Predictably, Public First says there is a significant group that has ‘no touch point with Opera at all.’ Take the seaside town of Fleetwood, Lancashire, where my parents now live. The only venue that might host opera within reachable radius is Blackpool Opera House, which is more likely to programme Jane MacDonald’s ‘Living the Dream‘ and Strictly Come Dancing Live than a full-scale opera.  Indeed, the deeply rural pocket of Rutland, where I grew up, only served up opera in the form of amateur enthusiasm and I was, at times, quite put off.

Ballet is a slightly different roaring beast because it has long been the extra-curricular of (and I’m aware of growing gender diversity) little girls in all counties and countries. In 2024, UK Google searches for ‘ballet classes near me’ reached 11,950.  Yet despite that, the Arts Council’s Taking Park survey describes as little as 4% of adults in the UK attending ballet at least once a year.

So, the glib assertion ‘like, no one cares about it’ is – if the opera and dance industries search their souls and reporting – not coming from the tumble-weed of nowhere. It is a generalisation in relative terms. But like most things Timothée says in this interview, he has a point. This thirty-year-old man, who got very lucky, very young, is not inarticulate or unintelligent.

A stubborn knuckle of truth also lies in his reference to keeping genres alive. By definition, ballet and opera are revival genres. Yes, new works are commissioned. For dance these more often than not spill over into a new genre, that of ‘contemporary dance.’ But most two-three act ballet offerings are reimagined versions of eighteenth, nineteenth, early twentieth century creations by modernizers who trail-blazed in their own times – Ashton, Balanchine, Petipa. Equally, Musical America proffers that 75% of operas produced now, were conceived between 1835 and 1910.

The fact is that while film and TV are delivering sexy new storylines across a slate of genres and sub-genres…rom-com, fantasy, superhero, coming of age, crime, thriller, horror, relationship saga etc. Opera and ballet are, in the main, telling the same compendium of stories, often reserved for the once yearly treat of the middle-classes.
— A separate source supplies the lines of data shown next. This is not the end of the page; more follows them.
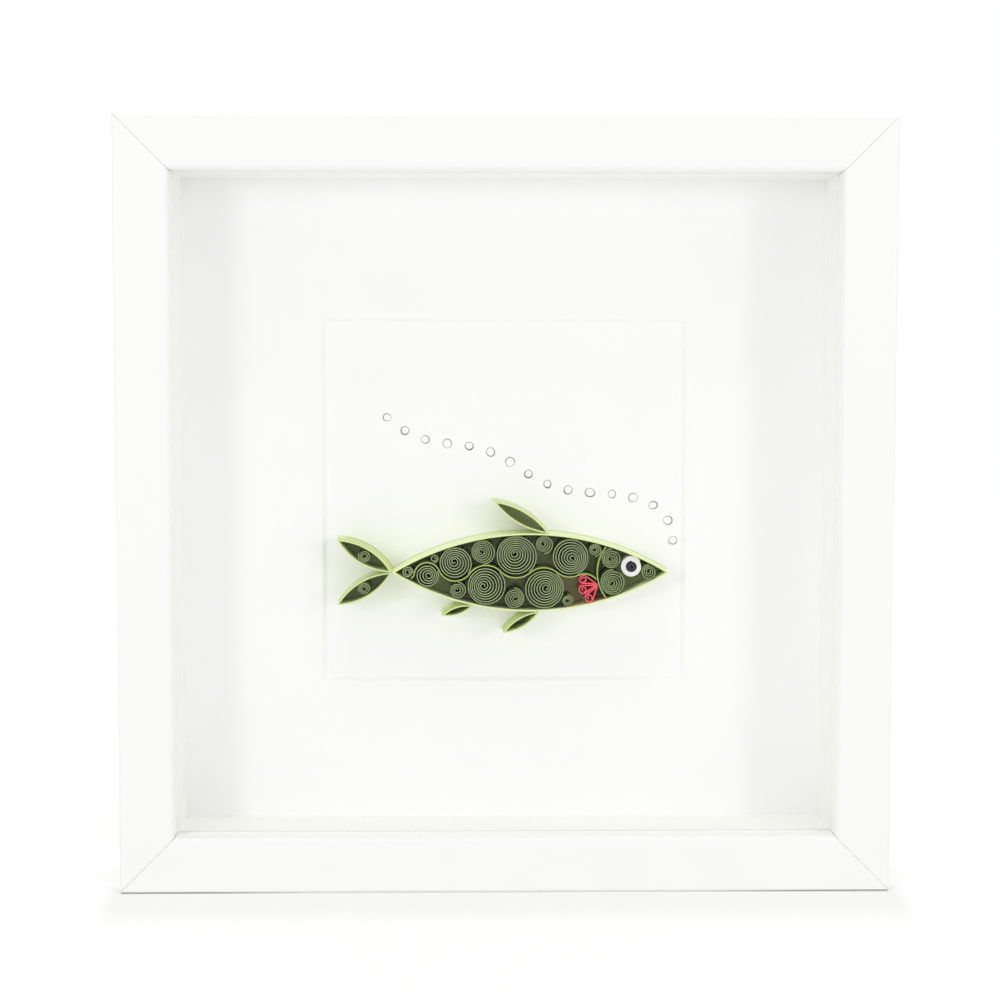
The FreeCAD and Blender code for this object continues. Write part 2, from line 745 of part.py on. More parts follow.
class Fish:
    """The layout of the quilled fish: an almond body filled by a running stem with its rolls."""

    def __init__(self):
        self.gap = value("glue_gap")
        self.thin = value("quill_thick")
        self.half_long = value("body_long") / 2
        self.half_high = value("body_high") / 2
        self.nose = (self.half_long, 0)
        self.root = (-self.half_long, 0)
        self.radius = (self.half_long**2 + self.half_high**2) / (2 * self.half_high)
        drop = self.radius - self.half_high
        hollow = self.radius - value("outline_thick")
        self.back = Wall((0, -drop), hollow, hollow=True)
        self.belly = Wall((0, drop), hollow, hollow=True)
        gill_middle = (self.half_long - value("gill_place") + value("gill_radius"), 0)
        self.gill = Wall(gill_middle, value("gill_radius"))
        self.cheek = Wall(gill_middle, value("gill_radius") - self.thin, hollow=True)

    def outside(self, roll):
        """The outer face of a roll, given as its middle and radius."""
        return Wall(*roll)

    def stem_around(self, roll):
        """The outer face of the stem where it bends around a roll."""
        return Wall(roll[0], roll[1] + self.gap + self.thin)

    def build(self):
        """Makes every piece of the fish."""
        self.build_outline()
        self.build_head()
        rolls = self.lay_large_rolls()
        self.build_fan(rolls[0])
        self.build_large_rolls(rolls)
        self.build_small_rolls(rolls)
        self.build_tail()
        self.build_fins()
        self.build_base()

    def body_edges(self, inset):
        """The outline of the body drawn in by an inset, or out by a negative one."""
        return leaf_edges(self.root, 0, self.half_long, self.half_high, inset)

    def build_outline(self):
        """The bright strip around the body."""
        ring = ring_face(self.body_edges(0), self.body_edges(value("outline_thick")))
        stand("body_outline", ring, size["strip_tall"])

    def build_head(self):
        """The gill strip, the eye and the small rolls around it."""
        middle_line = self.gill.radius - self.thin / 2
        edge = self.back.radius - self.gap - self.thin / 2
        top = meet(self.gill.middle, middle_line, self.back.middle, edge, (-1, 1))
        start = angle_of(self.gill.middle, top)
        sweep = 2 * (math.pi - start)
        bend = Bend(self.gill.middle, middle_line, start, sweep)
        stand("gill_strip", strip_face([bend], self.thin), size["fill_tall"])
        across = self.half_long - value("eye_place")
        reach = self.back.reach(value("eye_radius"), self.gap)
        eye = (across, self.back.middle[1] + math.sqrt(reach**2 - across**2))
        eye_wall = Wall(eye, value("eye_radius"))
        self.build_eye(eye)
        spaces = {
            "cheek_roll_upper": (self.back, self.cheek, [eye_wall], (-1, 1)),
            "cheek_roll_lower": (self.belly, self.cheek, [eye_wall], (-1, -1)),
            "nose_roll": (self.back, self.belly, [eye_wall], (1, 0)),
        }
        for label, (first, second, others, towards) in spaces.items():
            roll = largest_roll(first, second, others, towards, self.half_high, self.gap)
            self.build_roll(label, roll, size["small_pitch"], math.pi / 2, 1)

    def build_eye(self, eye):
        """The white roll of the eye around its dark core."""
        for label, outer, inner in (
            ("eye_white", value("eye_radius"), value("pupil_radius") + self.gap / 2),
            ("eye_core", value("pupil_radius"), None),
        ):
            face = Part.Face(Part.Wire(self.circle(eye, outer)))
            if inner is not None:
                face = face.cut(Part.Face(Part.Wire(self.circle(eye, inner))))
            stand(label, face, size["fill_tall"])

    def circle(self, middle, radius):
        """A full circle at the foot of the strips."""
        return Part.makeCircle(radius, point_at(middle, strip_foot), Vector(0, -1, 0))

    def build_roll(self, label, roll, pitch, start, turn_way):
        """One roll of thin strip that fills its circle."""
        middle, radius = roll
        if radius < value("tight_limit"):
            pitch = size["tight_pitch"]
        face = roll_face(middle, radius, pitch.value, start, turn_way, self.thin)
        stand(label, face, size["fill_tall"])

    def lay_large_rolls(self):
        """The circle of the fan, then the large rolls, sized so that the last one fills the tail's root."""
        for count in range(LARGE_ROLLS, 1, -1):
            low, high = ROLL_SHARES
            best = None
            for _ in range(HALVINGS):
                share = (low + high) / 2
                rolls = self.lay_chain(share, count)
                if rolls and rolls[-1][1] >= value("last_roll"):
                    low = share
                    best = rolls
                else:
                    high = share
            if best and self.neighbours_clear(best):
                return best
        raise RuntimeError("the body is too small for its rolls")

    def neighbours_clear(self, rolls):
        """Whether each roll clears the next one on its own side of the stem."""
        pairs = zip(rolls, rolls[2:])
        return all(self.outside(first).spare(*second, self.gap) >= 0 for first, second in pairs)

    def lay_chain(self, share, count):
        """Rolls in turn under the back and over the belly, each a share of the height there."""
        radius = value("fan_radius")
        rolls = [(seat(self.belly, self.gill, radius, (-1, 0), self.gap), radius)]
        for number in range(count - 1):
            middle, radius = rolls[-1]
            edge, far_edge = (self.belly, self.back) if number % 2 else (self.back, self.belly)
            across = middle[0] - ROLL_LOOK_AHEAD * radius
            if abs(across) > self.half_long:
                return None
            wanted = share * (math.sqrt(self.back.radius**2 - across**2) + self.back.middle[1])
            front = Wall(middle, radius + self.gap + self.thin)
            seated = seat(edge, front, wanted, (-1, 0), self.gap)
            if seated is None or far_edge.spare(seated, wanted, self.gap) < 0:
                return None
            rolls.append((seated, wanted))
        front = self.stem_around(rolls[-1])
        last = largest_roll(self.back, self.belly, [front], (-1, 0), self.half_high, self.gap)
        return rolls + [last] if last else None

    def build_fan(self, circle):
        """Three red petals that spread from a spot behind the gill."""
        middle, radius = circle
        heading = angle_of(self.gill.middle, middle)
        root = dot_on(middle, -radius, heading)
        spread = math.radians(value("petal_spread"))
        taper = math.radians(value("petal_taper"))
        stretch = 1 / math.sin(taper)
        room = 2 * (radius - self.gap)
        petal_radius = room * (stretch * math.cos(spread) - 1) / (stretch**2 - 1)
        for number, side in enumerate((-1, 0, 1), start=1):
            angle = heading + side * spread
            tip = dot_on(root, self.gap, angle)
            outer = petal_edges(tip, angle, petal_radius, taper, 0)
            inner = petal_edges(tip, angle, petal_radius, taper, self.thin)
            core = dot_on(tip, petal_radius * stretch, angle)
            start = angle + math.pi / 2
            reach = petal_radius - self.thin / 2
            turns = roll_face(core, reach, value("petal_pitch"), start, 1, self.thin)
            faces = (ring_face(outer, inner), turns)
            keep(fuse([extrude(flat(face), size["fill_tall"]) for face in faces]), f"petal_{number}")

    def joint_between(self, first, second):
        """Where the stem passes from one roll to the next."""
        share = (first[1] + self.gap + self.thin / 2) / (first[1] + second[1] + 2 * self.gap + self.thin)
        return between(first[0], second[0], share)

    def build_large_rolls(self, rolls):
        """The running stem and the large rolls on either side of it."""
        joints = [self.joint_between(*pair) for pair in zip(rolls, rolls[1:])]
        first_middle, first_radius = rolls[0]
        line = first_radius + self.gap + self.thin / 2
        clear_of_gill = self.gill.radius + self.gap + self.thin / 2
        start = meet(first_middle, line, self.gill.middle, clear_of_gill, (0, 1))
        marks = [start] + joints
        bends = []
        for number, (middle, radius) in enumerate(rolls[:-1]):
            way = -1 if number % 2 else 1
            begin = angle_of(middle, marks[number])
            end = angle_of(middle, marks[number + 1])
            sweep = (end - begin) * way % (2 * math.pi)
            bends.append(Bend(middle, radius + self.gap + self.thin / 2, begin, way * sweep))
        last_middle, last_radius = rolls[-1]
        way = 1 if len(rolls) % 2 else -1
        begin = angle_of(last_middle, joints[-1])
        wrap = way * math.radians(value("stem_wrap"))
        bends.append(Bend(last_middle, last_radius + self.gap + self.thin / 2, begin, wrap))
        stand("running_stem", strip_face(bends, self.thin), size["fill_tall"])
        for number, roll in enumerate(rolls[1:], start=1):
            way = 1 if number % 2 else -1
            start = angle_of(roll[0], joints[number - 1])
            self.build_roll(f"large_roll_{number}", roll, size["large_pitch"], start, way)

    def build_small_rolls(self, rolls):
        """A small roll in each space between two large ones and the outline."""
        for number, roll in enumerate(rolls[:-1]):
            edge = self.belly if number % 2 else self.back
            front = self.outside(rolls[number - 1]) if number else self.gill
            others = [self.outside(rolls[number + 1]), self.stem_around(roll)]
            small = largest_roll(edge, front, others, (-1, 0), self.half_high, self.gap)
            way = -1 if number % 2 else 1
            self.build_roll(f"small_roll_{number + 1}", small, size["small_pitch"], -math.pi / 2 * way, way)

    def tail_leaf(self, side, inset):
        """One lobe of the tail, drawn in by an inset."""
        angle = math.pi - side * math.radians(value("tail_turn"))
        tip = dot_on(self.root, self.gap, angle)
        return leaf_edges(tip, angle, value("tail_long") / 2, value("tail_high") / 2, inset)

    def build_tail(self):
        """The two lobes of the tail with a roll in each."""
        for label, side in (("upper", 1), ("lower", -1)):
            ring = ring_face(self.tail_leaf(side, 0), self.tail_leaf(side, self.thin))
            stand(f"tail_lobe_{label}", ring, size["strip_tall"])
            angle = math.pi - side * math.radians(value("tail_turn"))
            middle = dot_on(self.root, self.gap + value("tail_long") / 2, angle)
            radius = value("tail_high") / 2 - self.thin - self.gap
            self.build_roll(f"tail_roll_{label}", (middle, radius), size["small_pitch"], angle, side)

    def fin_leaf(self, name, side, inset):
        """A fin whose near edge leaves the outline with a small lift."""
        half_long = value(f"{name}_long") / 2
        half_high = value(f"{name}_high") / 2
        leaf_radius = (half_long**2 + half_high**2) / (2 * half_high)
        tip_half = math.asin(half_long / leaf_radius)
        place = value(f"{name}_place")
        drop = self.radius - self.half_high
        slope = math.asin(place / self.radius)
        centre = (0, -side * drop)
        tip = dot_on(centre, self.radius + self.gap, side * (math.pi / 2 - slope))
        lift = tip_half + math.radians(value("fin_lift"))
        angle = math.pi - side * (slope + lift)
        return leaf_edges(tip, angle, half_long, half_high, inset)

    def build_fins(self):
        """The fin on the back and the two under the belly."""
        for label, name, side in (
            ("back_fin", "dorsal", 1),
            ("belly_fin_front", "belly", -1),
            ("belly_fin_rear", "vent", -1),
        ):
            ring = ring_face(self.fin_leaf(name, side, 0), self.fin_leaf(name, side, self.thin))
            stand(label, ring, size["strip_tall"])

    def build_base(self):
        """The coloured card, cut to the fish's shape, that every strip stands on."""
        rim = value("base_rim")
        outlines = [self.body_edges(-rim)]
        outlines += [self.tail_leaf(side, -rim) for side in (1, -1)]
        fins = (("dorsal", 1), ("belly", -1), ("vent", -1))
        outlines += [self.fin_leaf(name, side, -rim) for name, side in fins]
        faces = [make_face(outline, base_front) for outline in outlines]
        keep(fuse([extrude(flat(face), size["base_thick"]) for face in faces]), "fish_base")


def build_picture():
    """Builds every piece of the picture."""
    for number, side in enumerate(("bottom", "left", "top", "right")):
        make_rail(f"rail_{side}", number * QUARTER_TURN)
        make_spacer(f"spacer_{side}", number * QUARTER_TURN)
    make_corner_nails("corner_nails")
    make_sheet("glass_pane", glass_front, size["glass_thick"])
    make_mat()
    make_sheet("picture_card", card_front, size["card_thick"])
    make_board()
    make_points("board_points")
    make_hanger()
    make_rivets("hanger_rivets")
    Fish().build()
    document.recompute()


def check_and_export():
    """Makes sure that every object is sound, then writes one file for each piece."""
    for item in document.Objects:
        if "Invalid" in item.State or "Error" in item.State:
            raise RuntimeError(f"{item.Label} failed: {item.State}")
    for piece in pieces:
        shape = piece.Shape
        if shape.isNull() or not shape.isValid() or not shape.Solids:
            raise RuntimeError(f"{piece.Label} has no sound solid")
    os.makedirs("parts", exist_ok=True)
    for piece in pieces:
        piece.Shape.exportStep(os.path.join("parts", f"{piece.Label}.step"))
        print(f"{piece.Label}: {len(piece.Shape.Solids)} solid, {piece.Shape.Volume:.1f} mm3")


build_picture()
check_and_export()
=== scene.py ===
"""A square white box frame with a glazed front, a window mat and a fish of quilled paper on its card.

The scene is in metres, Z up, and stands on Z = 0 with its front towards -Y. Sizes and depths of the pieces
are in millimetres. Flat spots of the fish are counted from the middle of its body: along it towards the
nose, and up. The camera, the lamps, the side of the floor and the scales of the noises are in metres.
"""

import logging
import math
import random
from collections.abc import Iterable, Sequence
from dataclasses import dataclass, field
from enum import Enum
from typing import Any, Union

import bmesh
import bpy
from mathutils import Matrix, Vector


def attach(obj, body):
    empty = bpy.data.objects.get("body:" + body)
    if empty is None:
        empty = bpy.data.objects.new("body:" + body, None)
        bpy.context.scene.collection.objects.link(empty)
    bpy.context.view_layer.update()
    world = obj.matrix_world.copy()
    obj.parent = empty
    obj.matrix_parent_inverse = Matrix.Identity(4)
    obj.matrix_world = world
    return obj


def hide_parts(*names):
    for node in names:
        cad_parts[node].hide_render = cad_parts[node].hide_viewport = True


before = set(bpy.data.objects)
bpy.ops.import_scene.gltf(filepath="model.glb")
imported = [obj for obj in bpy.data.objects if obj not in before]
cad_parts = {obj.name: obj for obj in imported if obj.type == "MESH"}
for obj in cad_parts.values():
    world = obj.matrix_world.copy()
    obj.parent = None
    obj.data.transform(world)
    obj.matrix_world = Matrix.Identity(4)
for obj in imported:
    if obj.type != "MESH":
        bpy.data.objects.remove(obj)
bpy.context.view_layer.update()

log = logging.getLogger("framed_quilled_paper")

MM = 0.001

# The middle of the whole object in metres, and of the fish's body in millimetres, across and up
MIDDLE = Vector((0.0, 0.0, 0.125))
FISH_MIDDLE = (8.5, 102.0)

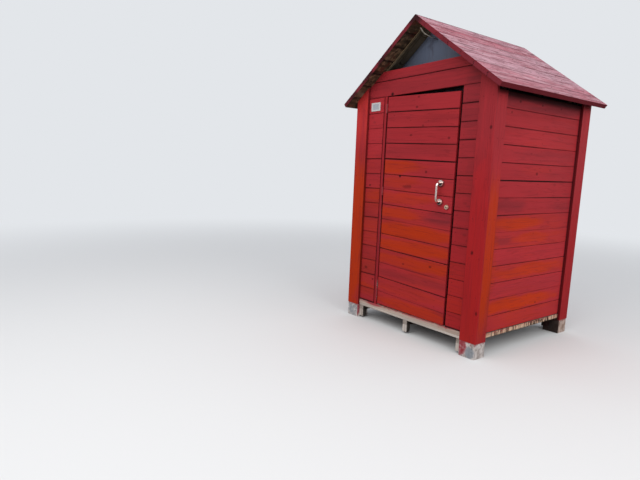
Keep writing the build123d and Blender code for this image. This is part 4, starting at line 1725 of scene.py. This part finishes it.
@dataclass
class Trim:
    """Corner boards, hinge strip, frame timbers and feet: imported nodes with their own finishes."""

    sill_face: float = -0.682
    stain_depth: float = 0.020
    lit_end: float = 0.002

    def build(self) -> None:
        """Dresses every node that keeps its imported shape."""
        self.corners()
        self.frame_timbers()
        self.floor_timbers()
        self.feet()

    def corners(self) -> None:
        """The corner boards and the hinge strip."""
        front = RedStain(
            "front_corner_boards",
            GrainSource.ALONG_Z,
            warm_areas=on_front(
                (-0.67, 1.90, 0.25, 0.6, 0.30), (-0.67, 0.72, 0.25, 1.15, 1.05),
                (0.66, 0.45, 0.2, 0.85, 0.34),
            ),
            deep_areas=on_front((0.66, 0.75, 0.3, 1.1, 0.75)),
            bright_areas=on_front((-0.67, 1.95, 0.25, 0.40, 0.28)),
            dull_and_shade_areas=on_front((0.61, 1.50, 0.05, 0.40, 0.35), (0.66, 1.95, 0.2, 0.5, 0.45)),
            # Dark lines along the boards' inner edges: dirt, and painted shade where they meet the panels.
            stain_and_painted_light_areas=on_front(
                (-0.580, 1.1, 0.007, 5.0, 0.6), (0.580, 1.1, 0.007, 5.0, 0.5),
                ragged=False,
            ),
            knots=on_front(
                (0.698, 1.744, 0.014, 0.020, 0.75), (0.632, 0.821, 0.016, 0.022, 0.75),
                (0.712, 0.366, 0.014, 0.022, 0.7),
                ragged=False,
            ),
        )
        side = RedStain(
            "side_corner_boards",
            GrainSource.ALONG_Z,
            warm_areas=on_right((-0.63, 0.82, 0.22, 0.84, 0.84)),
            deep_areas=on_right((0.62, 0.5, 0.2, 1.0, 0.6)),
            bright_areas=on_right((-0.63, 1.3, 0.3, 1.2, 0.07)),
            dull_and_shade_areas=on_right((-0.62, 1.75, 0.2, 0.3, 0.25)),
            # Painted shade: the boards' tops under the eave, and their inner edges beside the wall, darkest
            # on the rear board's narrow edge.
            stain_and_painted_light_areas=(
                on_right(
                    (-0.62, 2.04, 0.4, 0.075, 0.95), (0.62, 2.08, 0.4, 0.10, 0.9),
                    (0.5645, 1.1, 0.003, 5.0, 0.7), (-0.563, 1.1, 0.008, 5.0, 0.4),
                    ragged=False,
                )
                + (Patch((0.700, 0.565, 1.1), (0.018, 0.006, 5.0), 0.9, False),)
            ),
        )
        dress(front.material(), "corner_boards_front", "corner_boards_rear")
        dress(side.material(), "corner_boards_left", "corner_boards_right")
        strip = RedStain(
            "hinge_strip_red",
            GrainSource.ALONG_Z,
            cool="#982329",
            worn=on_front((-0.359, 0.32, 0.004, 0.13, 0.8), (-0.359, 0.95, 0.003, 0.5, 0.15), ragged=False),
            stain_and_painted_light_areas=on_front(
                (-0.3865, 1.1, 0.005, 5.0, 0.35), (-0.3565, 1.5, 0.006, 0.9, 0.7),
                ragged=False,
            ),
        )
        dress(strip.material(), "hinge_strip")

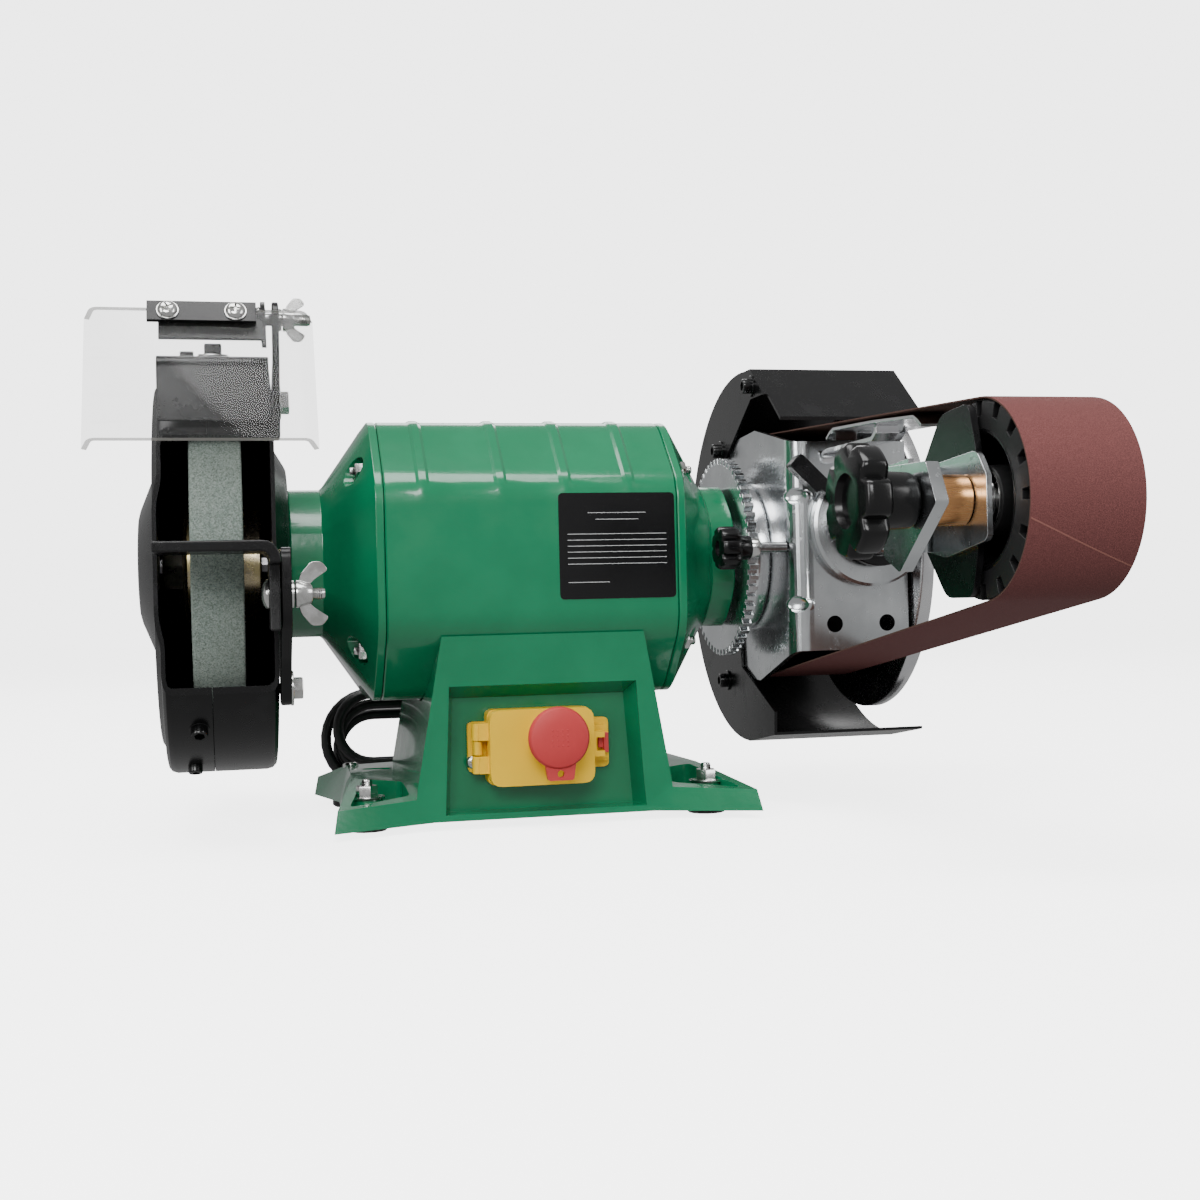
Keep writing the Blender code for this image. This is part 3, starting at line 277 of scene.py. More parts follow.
def draft(name, solid, finish):
    """A piece that is still being cut: a mesh about the spindle, with a finish and no body yet."""
    item = bpy.data.objects.new(name, mesh_of(name, solid))
    item.location = SPINDLE
    item.data.materials.append(finish)
    bpy.context.scene.collection.objects.link(item)
    bpy.context.view_layer.update()
    return item


def soften(item, edge, steps, angle):
    soft = item.modifiers.new("edge", "BEVEL")
    soft.width, soft.segments, soft.limit_method = edge * MM, steps, "ANGLE"
    soft.angle_limit = math.radians(angle)
    return soft


def complete(item, body, replaces=(), edge=0.0, angle=35, steps=2):
    """Soften the edges of a drafted piece, then hang it on its body."""
    if edge:
        soften(item, edge, steps, angle).harden_normals = True
    item.data.shade_smooth()
    item.data.set_sharp_from_angle(angle=math.radians(angle))
    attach(item, body)
    if replaces:
        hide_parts(*replaces)
    print(item.name, len(item.data.polygons), "faces")
    return item


def piece(name, solid, finish, body, replaces=(), edge=0.0, angle=35, steps=2):
    return complete(draft(name, solid, finish), body, replaces, edge, angle, steps)


print("millimetres are scaled by", MM)

# %% [markdown]
# ## Writing finishes as sums
#
# A finish is a few masks and waves added up. Written as nodes alone, a short sum takes a dozen lines, so a
# small class wraps a socket and turns `1 - mask * 0.3` into its Math nodes. Any other node comes from one
# method: the node's type, its settings, then its sockets.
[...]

Timothée’s provocative chin-stroker of a comment throws down the gauntlet of ‘make me care’ to niche industries that have long been working on this challenge through ticketing strategies and outreach. Helping an arts promoter to put a finger on their own nose, shouldn’t necessarily be taboo.

And forgive my communications geekhood, but Marty Supreme’s ambitious ‘poke,’ prompted an exponential spike for ballet and opera’s share-of-voice in the global ELM conversation – an estimated increase of up to 25% within culture and arts coverage, in the run-up to The Oscars.

Here is where the actor’s public persona as a winning provocateur feeds in, like osmosis, to the backlash. The entire CNN interview embraced his ability and aspiration to ‘disrupt,’ and ‘push the envelope against the institution,’ while holding true to what is popular and resonates with himself and others, like movies and wrestling. The reverence with which he regales Matthew’s approach to acting at the interview’s outset cannot go un-noted – ‘Your respect for the filmmaking process…how seriously (you) took work.’

Admittedly, this commitment to mass culture may seem staged, given his up-bringing among New York creatives and intellectuals – his uncle is a Harvard educated Filmmaker and Actor. Although this could smack of reversed snobbery, Timothée is consistent. In his own words – ‘every incentive (in his industry) is to move in fear; I want to move in confidence and joy.’ This was exquisitely demonstrated by his cheeky pas-de-chats and tendus on The Oscars’ red carpet.

And considering he has raised some valid points, while providing an arena for Opera and Ballet to confidently charge into, (including the Oscars’ stage), who could deny him?